• Medical Expenses - Subrogation Interests and Admissibility
  • August 20, 2013
  • Law Firm: Feldstein Grinberg Lang McKee P.C. - Pittsburgh Office

    The common law is simple, and makes sense.  All elements of damage are recoverable against the tort feasor, including all medical expenses which are paid from any source, or are owed.  Unfortunately, only slip-and-fall cases and products liability matters can be analyzed using common law principles.


    If the client has first-party medical benefits, his or her automobile insurer has no right to subrogation for those bills which have been paid.  Moreover, any medical expenses which exceed the amount of the limits of the client's first-party medical benefits must be reduced to the Act 6 value.  This means that even if the client's medical insurer must pay excess bills the medical provider can only charge the insurer for the amount to which the first-party automobile carrier would be entitled under Act 6.

    In the instance where the client has no first-party benefits or medical bills exceed the first-party benefits, the medical insurer has no right of subrogation unless the health insurer is ERISA-qualified.  In that circumstance, medical expenses paid by the health insurer are admissible as damages at trial, and the health insurer has a legitimate subrogation interest.

    Medical expenses paid by Medicaid or Medicare are likewise subrogable and admissible at trial.  Of course, any out-of-pocket medical expenses are admissible.


    The original intent of the legislature, as embodied in the most recent medical malpractice statute, was to permit medical expenses which were paid by an insurer to be admitted for purposes of guiding the jury with respect to pain and suffering, but the insurer which paid the medical expenses was not to have a subrogation interest.  However, because federal law supersedes state law, similarly to automobile accident matters, ERISA-qualified health insurers have a legitimate subrogation interest.  As federal programs, Medicare and Medicaid have a right of subrogation.

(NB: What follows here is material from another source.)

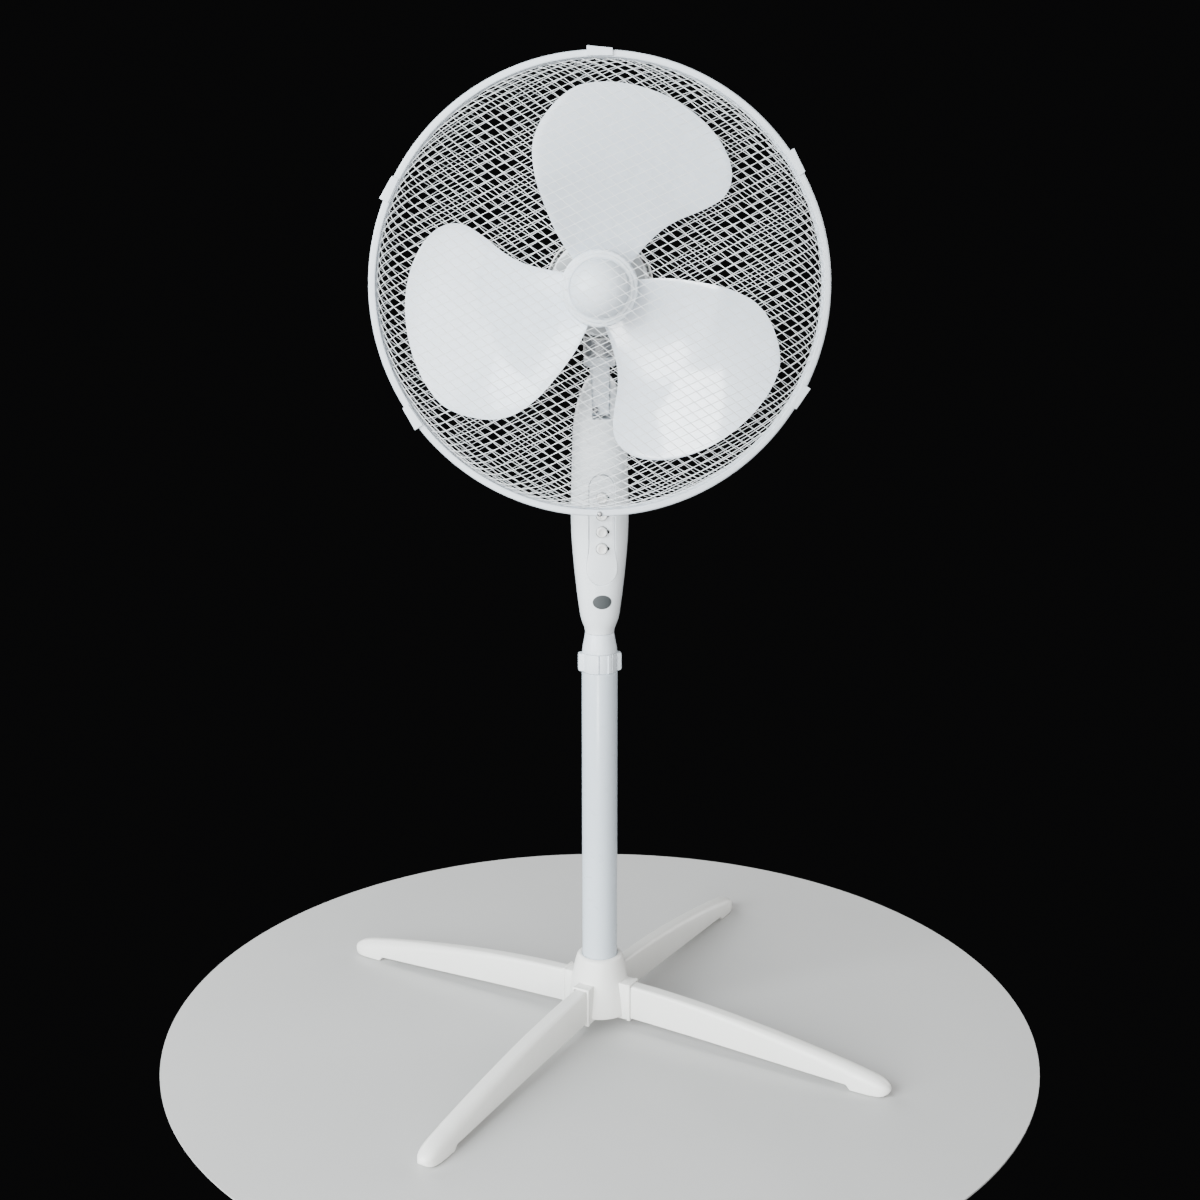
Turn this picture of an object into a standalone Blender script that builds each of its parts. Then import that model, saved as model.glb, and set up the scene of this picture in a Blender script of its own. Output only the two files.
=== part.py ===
"""Pedestal fan of the 40 cm class on a cross foot, with every piece it is assembled from.

Run it with: blender --background --python part.py
Metres, +Z up. The origin is on the floor on the pole's axis. The fan blows towards -Y.
"""

import math

import bmesh
import bpy
from mathutils import Matrix, Vector

MM = 0.001

# ---- driving dimensions -------------------------------------------------------------------

GAP = 0.3 * MM  # clearance between pieces that touch or run in each other

# Heights are counted from a datum level, and the soles of the foot pads are this much above it.
SOLE_HEIGHT = 6.0 * MM

AXIS_HEIGHT = 775.2 * MM  # fan axis, with the mast fully down
RIM_FORWARD = 86 * MM  # rim plane in front of the pole's axis
COLUMN_TURN = math.radians(6)  # the mast is turned this much under the head

LEG_TURN = math.radians(-29.5)
LEG_COUNT = 4
LEG_ROOT = 30.5 * MM  # where a leg starts inside the hub's socket
SOCKET_REACH = 41 * MM
LEG_SCREW = Vector((35.8, 0, 14.6)) * MM  # under the head of a leg's screw, for a leg along +X
PAD_REACH = 298 * MM
PAD_LENGTH = 23 * MM
PAD_HALF_WIDTH = 7 * MM
PAD_THICK = 2.4 * MM

POLE_RADIUS = 18.25 * MM
POLE_WALL = 1.2 * MM
POLE_FOOT = 34.5 * MM
POLE_TOP = 385.2 * MM
INNER_TUBE_RADIUS = 12.5 * MM

COLUMN_WALL = 2.1 * MM
COLUMN_SOLID_FROM = 640 * MM  # the column is hollow up to here
SLOT_HALF_WIDTH = 9.6 * MM
SLOT_FLOOR = 645 * MM
SLOT_BACK = 12.4 * MM
TILT_HEIGHT = 668 * MM
BOLT_RADIUS = 3 * MM
NECK_TOP = 705.8 * MM

PANEL_FACE = 21.4 * MM  # button panel's front, forward of the pole's axis
BUTTON_RADIUS = 5.6 * MM
BUTTON_PITCH = 17 * MM
BUTTON_LOWEST = 515.7 * MM
BUTTON_COUNT = 4

SWING_BOSS_RADIUS = 16.2 * MM

BLADE_COUNT = 3
CLIP_ANGLES = [math.radians(a) for a in (90, 32.5, -28.3, 214.2, 154.9)]
RIM_SCREW_RADIUS = 211 * MM

WHEEL_AXIS_X = 14.3 * MM  # worm wheel and crank, from the fan axis
GEAR_BACK = 133 * MM  # worm wheel and crank, behind the rim plane
CRANK_RADIUS = 11 * MM
CRANK_ANGLE = math.radians(67)
LINK_PIN = Vector((8.49, 22.45)) * MM  # fixed pin on the neck, from the pole's axis

# Column outline: height, half width, half depth
COLUMN_STATIONS = [
    (425.8, 14.75, 14.75), (430.5, 15.5, 15.5), (436.0, 17.5, 16.9), (442.2, 19.4, 18.0),
    (454.7, 21.3, 19.4), (467.2, 22.9, 20.5), (479.6, 24.3, 21.4), (492.0, 25.6, 22.1),
    (510.5, 27.3, 22.6), (529.0, 28.5, 22.8), (545.0, 28.9, 22.8), (562.0, 28.7, 22.8),
    (590.0, 28.1, 22.6), (613.0, 27.4, 22.0), (634.4, 26.6, 20.8), (655.0, 23.7, 19.0),
    (664.4, 21.4, 17.8), (674.6, 17.5, 16.0), (682.0, 13.9, 14.4), (686.5, 10.6, 12.4),
    (688.8, 7.4, 9.8),
]

# Leg outline: reach, half width, underside, top
LEG_STATIONS = [
    (30.5, 7.4, 17.7, 53.2), (42.0, 7.4, 17.7, 53.2), (80.0, 7.9, 17.0, 52.0),
    (130.0, 8.5, 15.8, 48.9), (180.0, 9.2, 14.2, 43.9), (230.0, 9.9, 12.6, 37.6),
    (270.0, 10.5, 11.5, 31.6), (279.5, 10.7, 11.3, 30.0), (283.5, 10.8, 6.6, 29.2),
    (297.0, 10.8, 6.6, 26.6), (308.0, 10.2, 6.6, 24.0), (315.5, 8.5, 7.2, 21.0),
    (320.0, 5.4, 9.4, 17.8), (321.8, 2.4, 11.8, 15.0),
]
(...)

    The bottom line: In medical malpractice cases, all medical expenses can be presented to the jury, but only expenses paid by an ERISA-qualified health insurer and/or by Medicare and Medicaid, or are unpaid and owed (out-of-pocket) are recoverable, and consequently subrogable.


    Products liability matters remain subject to the common law.  Therefore, all medical expenses are admissible, and any health insurer, regardless of ERISA status, retains a right of subrogation.


    In the case of Medicare and Medicaid, statutory law requires Plaintiff's counsel to inform Medicare or Medicaid of a pending claim, and to resolve that claim if the matter is successfully concluded.  Currently, federal law makes Plaintiff's counsel, Defense counsel and the Defendant's insurer liable for any subrogation interest which is not protected.

    With respect to private health insurance, the best course in automobile accident and medical negligence cases is to determine if the client's health insurer is ERISA-qualified.  Obviously, where that is true, the amount of "special damages" becomes a component of any demand.

    With respect to private medical insurers generally, and particularly in slip and fall and products liability matters, the question of the consequences of settlement of a case without placing the private insurer on notice of a potential subrogation claim remains open.  Years ago, it was common practice among Plaintiff's attorneys to settle cases without making an effort to advise a private insurer of its subrogation interest, because settlement was easier without paying out a portion of the settlement to a health insurance provider.  This still occurs, especially in slip and fall and products liability matters; however, doing so places your client at potential risk.

    Health insurance policies typically require the insured (not the attorney, who is not a party to the contract) to place the insurer "on notice" of its potential subrogation interest.  Failure to do so does subject the insured to a potential claim by the insurer.  Lawsuits against insureds who have settled personal injury matters but have not informed the insurer of subrogation rights are not common, but where settlements have been substantial, such suits have been filed.  It is probably best to inform the client of the potential of a lawsuit against the client by the health insurer if a case is settled without placing the health insurer "on notice" of its subrogation rights or ignoring those rights.